Autre axe de réflexion, la création de petits évènements festifs qui peuvent se tenir dans le respect des normes sanitaires. La première semaine de décembre par exemple, les employés du laboratoire Octapharma de Lingolsheim verront naître au sein de leur entreprise une scénographie autour de l’univers de Noël. « On essaie d’apporter à nos clients de la légèreté et du fun », expose la co-gérante. Grâce à ces nouvelles idées, Passe Muraille dit ne pas se sentir « menacée à court terme ».

« On a de quoi tenir six mois ! »

À quelques kilomètres au nord de Strasbourg, à Mundolsheim, Denis Fenninger, P-DG de Lagoona, n’affiche pas la même confiance que ses confrères. Le 28 février, un incendie a entièrement détruit les anciens locaux de l’entreprise à Schiltigheim. La société qu’il dirige est spécialisée depuis 1987 dans la sonorisation et l’éclairage scénique. Le préjudice s’élève à 10 millions d’euros. « Après ça, on a bossé une grosse semaine, on nous a prêté du matos de toute la France et puis patatras : le confinement est arrivé », s’exclame-t-il.

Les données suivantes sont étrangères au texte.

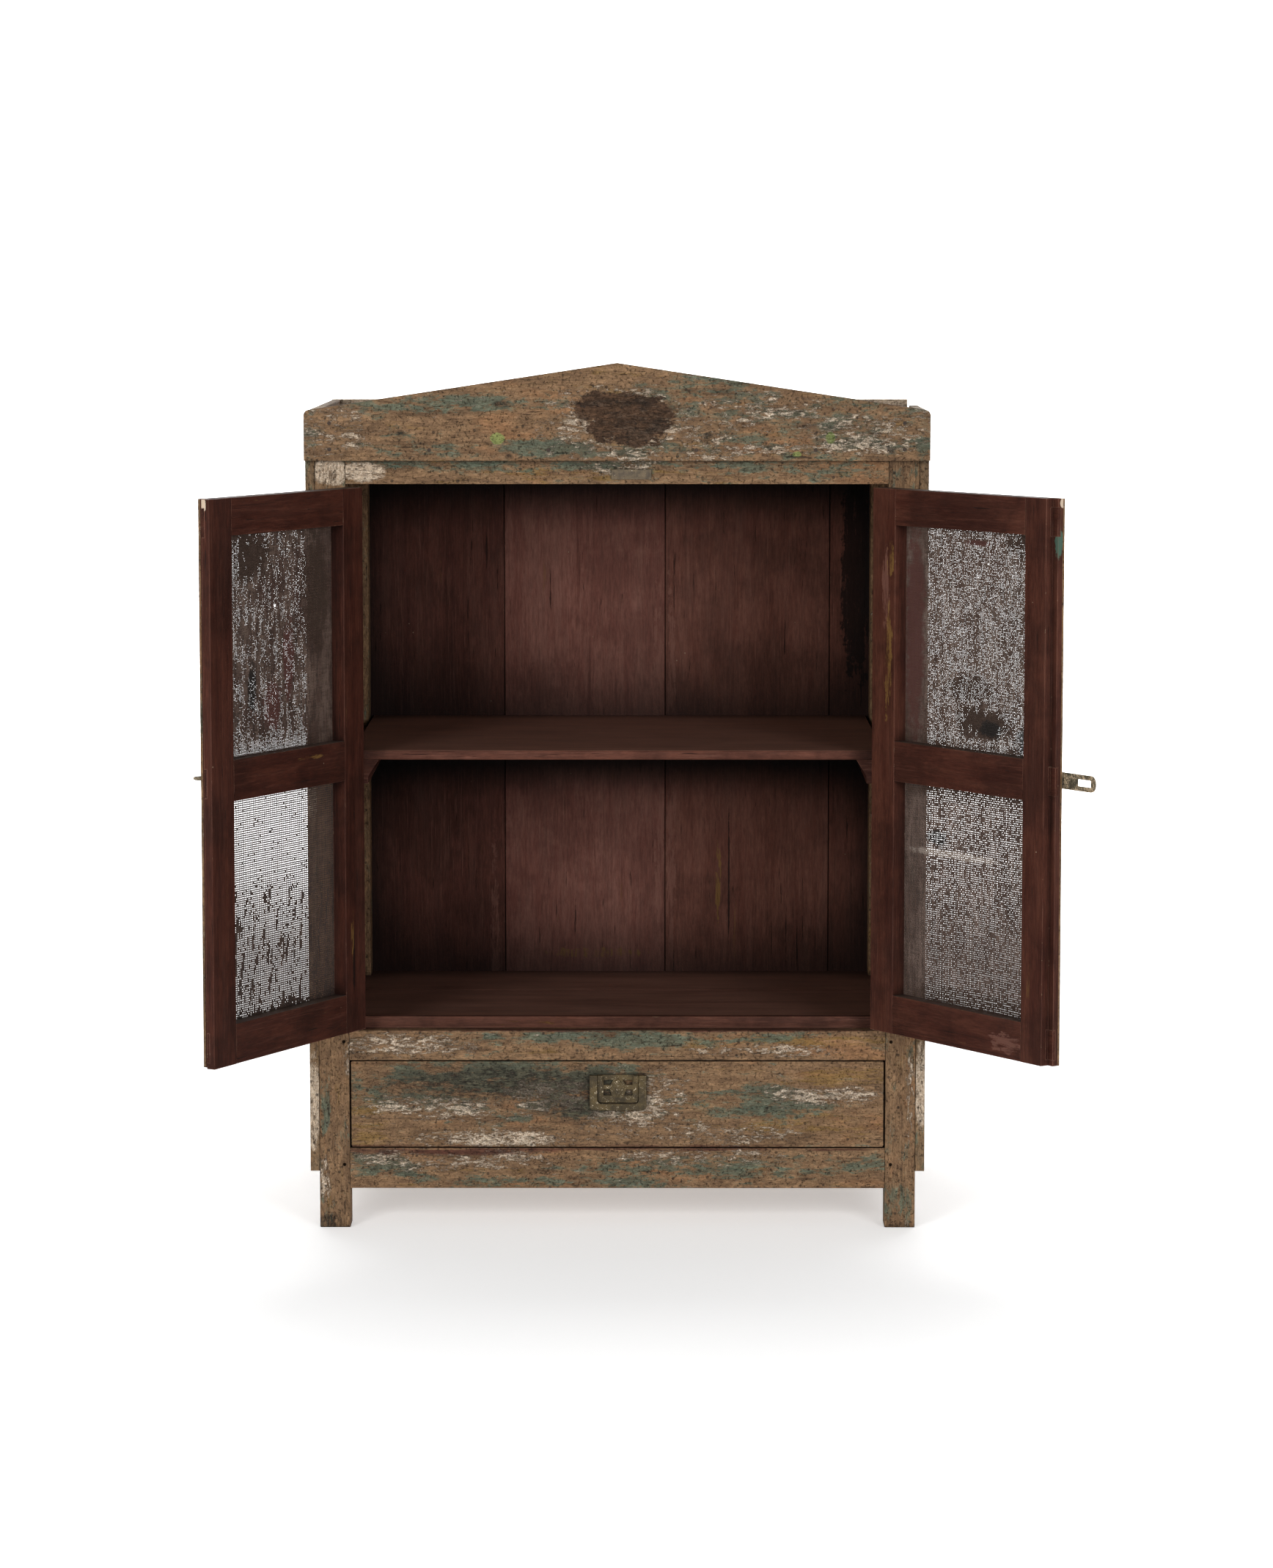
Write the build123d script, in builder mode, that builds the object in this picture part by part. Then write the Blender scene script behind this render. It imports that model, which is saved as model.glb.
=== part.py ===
from build123d import *
import os

# A painted wooden food safe: two wire-mesh doors over a full-width drawer, on four
# square posts, with a pedimented gallery round the top.
# Carcass coordinates: X from the middle, Y from the front face of the posts towards
# the back, Z from the floor. The carcass is set off from the origin so that the
# origin is under the middle of the whole object as it stands, doors open.
CARCASS_X = -35.0
CARCASS_Y = -99.0

# Carcass
HALF_WIDTH = 420.0  # outer faces of the posts
DEPTH = 550.0  # front face to the back face of the rear posts
POST = 43.0
POST_TOP = 1090.0
FOOT_ROUND = 1.5
POST_ROUND = 2.0
ARRIS = 1.0
RAIL_T = 26.0
SIDE_RAIL_T = 24.0
TENON_SHOULDER = 6.0
TENON_LENGTH = 20.0
SIDE_TENON_LENGTH = 17.0
TOP_RAIL_Z = (1049.3, POST_TOP)
DRAWER_RAIL_Z = (239.4, 281.7)
BOTTOM_RAIL_Z = (56.4, 114.1)
SHELF_RAIL_Z = (620.0, 660.2)
FLOOR_RAIL_Z = (222.0, 267.7)
PEG_HOLE_R = 2.4
PEG_HOLE_DEPTH = 6.0

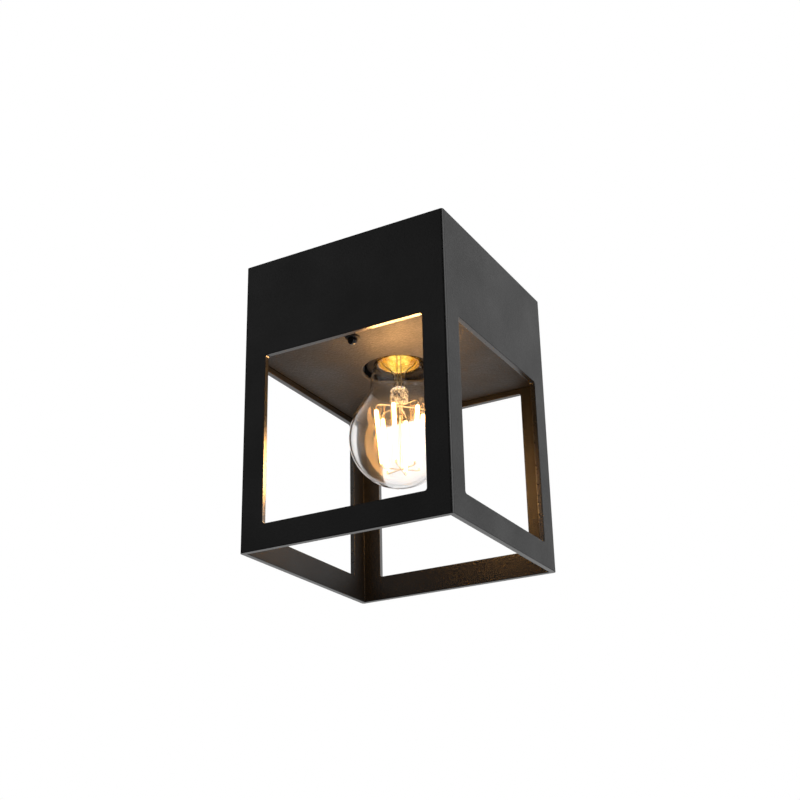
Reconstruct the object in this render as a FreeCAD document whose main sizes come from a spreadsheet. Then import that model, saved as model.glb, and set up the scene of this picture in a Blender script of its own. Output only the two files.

Depuis sept mois, l’activité de Lagoona s’est considérablement réduite. Engagée sur de grands festivals comme la Foire aux vins de Colmar, Wolfijazz, Au Grès du jazz à La Petite-Pierre ou les Sud à Arles, l’entreprise aux 8 millions d’euros de chiffre d’affaires n’a assuré qu’une seule prestation cet été : le concert du 14 Juillet à la tour Eiffel. « Et encore, c’était à huis-clos », glisse Denis Fenninger.

Après l’incendie, Denis Fenninger a déménagé sa société Lagoona dans un ancien tri postal de Mundolsheim (Photo Robin Dussenne / Rue89 Strasbourg)

Le gérant parle d’un « cataclysme économique » pour le monde de la culture, alors même que Bercy a élargi son parapluie de mesures venant en aide aux entreprises en difficulté financière :

« L’allègement des charges patronales, c’est une chose, mais on ne verra le bout du tunnel que l’été prochain, et encore, ce n’est pas sûr… Chez Lagoona, on a de quoi tenir encore ainsi pendant six mois ! Comment expliquer qu’on mette 200 personnes dans un TGV mais pas dans une salle de spectacles ? »

Pour marquer le coup, le patron envisage désormais de « se montrer ». « Pourquoi pas en débarquant sur les Champs Élysées avec des flycases (malles de rangement, ndlr) vides ? », suggère-t-il. En septembre, le Synpase (Syndicat national des prestataires de l’audiovisuel scénique et évènementiel) a d’ailleurs organisé une action baptisée #alerterouge, visant à alerter les pouvoirs publics sur l’urgence de la situation (les professionnels du spectacle étaient invités à éclairer en rouge de grands monuments).

Le 3 septembre, le Premier ministre Jean Castex avait pourtant annoncé qu’un effort de 2 milliards d’euros serait fait pour la culture. Mais c’est loin d’être suffisant pour les professionnels. En France, le secteur de la culture pèse 2,3% du PIB, il compte 80 000 entreprises dont la plupart sont des TPE et des PME et fait vivre près de 670 000 personnes. « La ministre du Travail Elisabeth Borne a dit que nous étions des dommages collatéraux », s’agace Denis Fenninger. « Le problème, c’est que les petites entreprises sont vouées à disparaître et les grosses, à s’appauvrir ».